How do I calculate break-even for multiple products?
Use the weighted average contribution margin. Multiply each product's contribution margin by its sales mix percentage, then sum them. Example: if Product A ($50 CM) is 60% of sales and Product B ($30 CM) is 40%, the weighted CM is ($50 × 0.60) + ($30 × 0.40) = $42. Then divide total fixed costs by $42 to get the break-even in total units. This works when sales mix is relatively stable.
Should I include depreciation in fixed costs?
Include depreciation only if you're analyzing accounting profitability. For cash-based break-even (when will cash flow positive?), exclude depreciation because it's a non-cash expense. For financial statement break-even, include it. Most operational decisions use cash-based break-even because the question is "when do we stop needing external funding?" not "when do our books show a profit?"

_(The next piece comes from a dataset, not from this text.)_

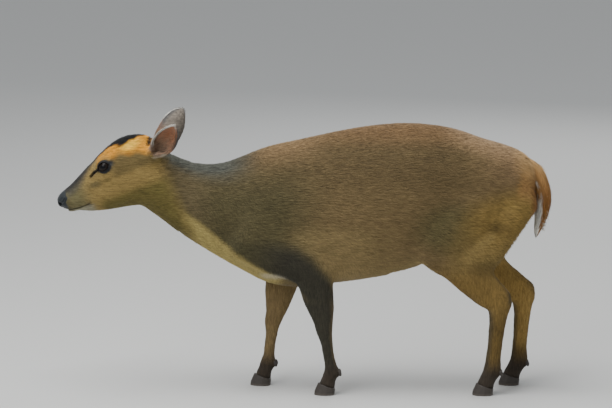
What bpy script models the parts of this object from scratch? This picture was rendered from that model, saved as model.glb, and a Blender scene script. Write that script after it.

How accurate is break-even analysis?
Break-even analysis is a planning tool, not a prediction. Its accuracy depends on how well you estimate fixed costs, variable costs, and selling price. The sensitivity analysis (what-if scenarios) is more valuable than the single break-even number because it shows the range of outcomes. Update your analysis monthly with actual costs and prices — the break-even point shifts as real data replaces estimates.
What if my break-even point seems unreachable?
If the math shows you need 500 units per month but your market can only absorb 200, you have a fundamental business model problem. Your options: raise the price (increase contribution margin), reduce variable costs (find cheaper suppliers, optimize shipping), reduce fixed costs (smaller office, fewer staff, outsource), or pivot to a different product/market with better economics. Don't ignore bad break-even math — it's telling you something important about viability.